Heather Lank : Je partage absolument votre avis là-dessus. Il ne s’agit pas de vider les discussions de tout sens pour en faire des discussions sans embûches. Dans le cas du projet de loi sur les légumes, celui-ci s’adressait à de jeunes enfants qui se soucient probablement beaucoup des légumes qui se trouvent dans leur assiette à l’heure du souper. Ce n’est pas le projet de loi que nous proposerions nécessairement à des jeunes de 18 ans!

RPC : Voudriez-vous ajouter quelque chose pour conclure?

Diane Vautour : Il existe un excellent organisme, qui est la Youth and Philanthropy Initiative (YPI). Allez voir sur leur site, ypi.org. Je crois que cet organisme comprend bien la situation. Il n’est pas forcément très remarqué, mais il sait faire en sorte que les jeunes se sentent concernés par la matière qu’ils apprennent, ainsi que faire participer tout le monde et pas seulement les enfants très à l’aise. Tout jeune peut réussir à y participer, et l’enseignante ou l’enseignant sait qu’il pourra mettre en place le projet parce qu’il est soutenu par l’organisme. Le Centre Samara, également, fait un travail remarquable. C’est un autre type de public, donc un autre type d’objectif. Mais cet organisme aussi sait ce qu’il fait. Je voudrais donc simplement saluer leur travail. Beau travail Beatrice!
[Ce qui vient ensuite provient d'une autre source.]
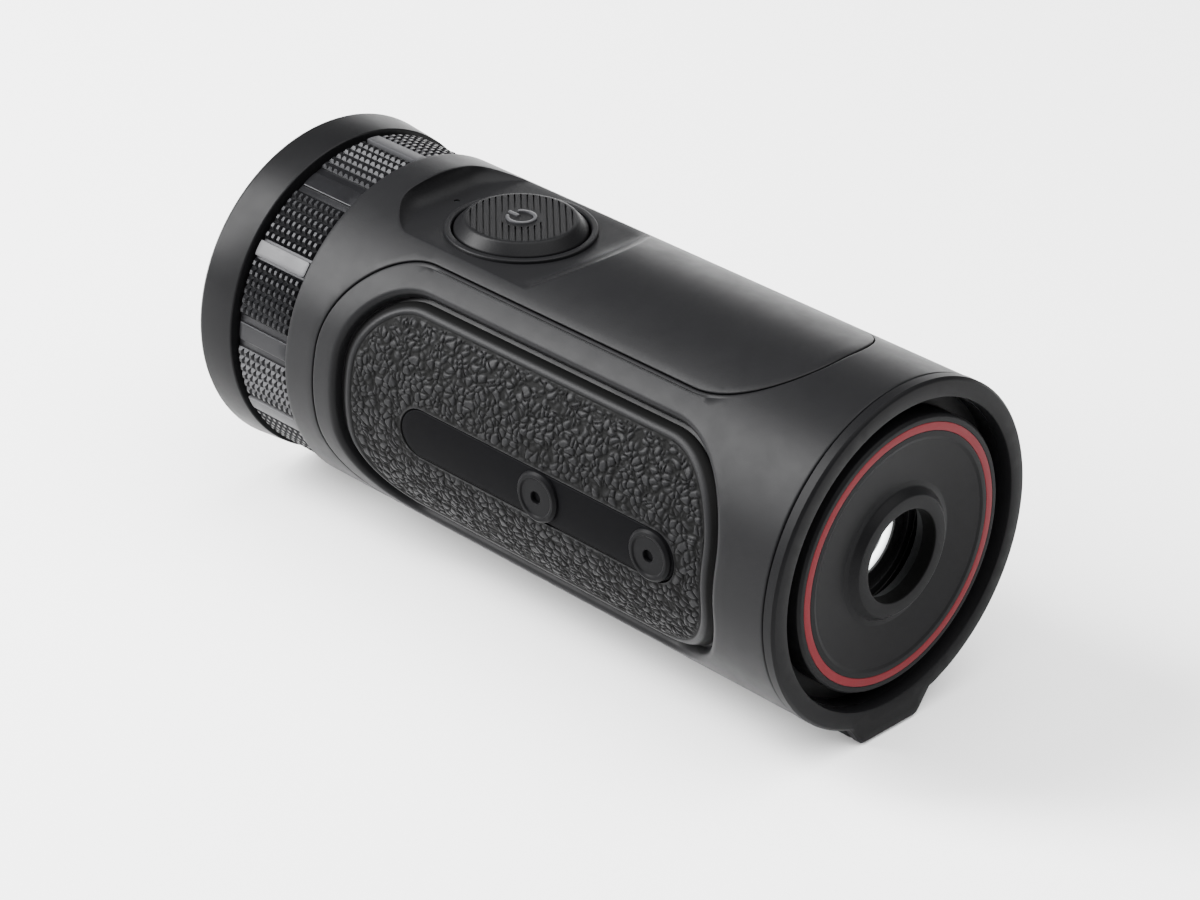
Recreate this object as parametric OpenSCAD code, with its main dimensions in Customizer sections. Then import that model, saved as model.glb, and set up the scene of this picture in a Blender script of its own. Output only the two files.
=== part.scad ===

Greg Essensa : Je pense qu’il est très bon que la Revue parlementaire canadienne remette ce sujet sur la table aujourd’hui. C’est un sujet essentiel. Les jeunes sont l’avenir de notre province, mais aussi de notre pays. Nous tenons à ce qu’il y ait une réflexion sur la manière de les impliquer, de les faire participer et de faire en sorte qu’ils deviennent de véritables citoyennes et citoyens exerçant leur droit de vote, au Canada et en Ontario. Je salue donc le conseil de rédaction de la Revue parlementaire canadienne pour avoir organisé ce débat, car je pense très franchement que nous ne discutons pas assez des différents angles et méthodes qui permettraient d’inciter les jeunes à devenir des acteurs de la démocratie.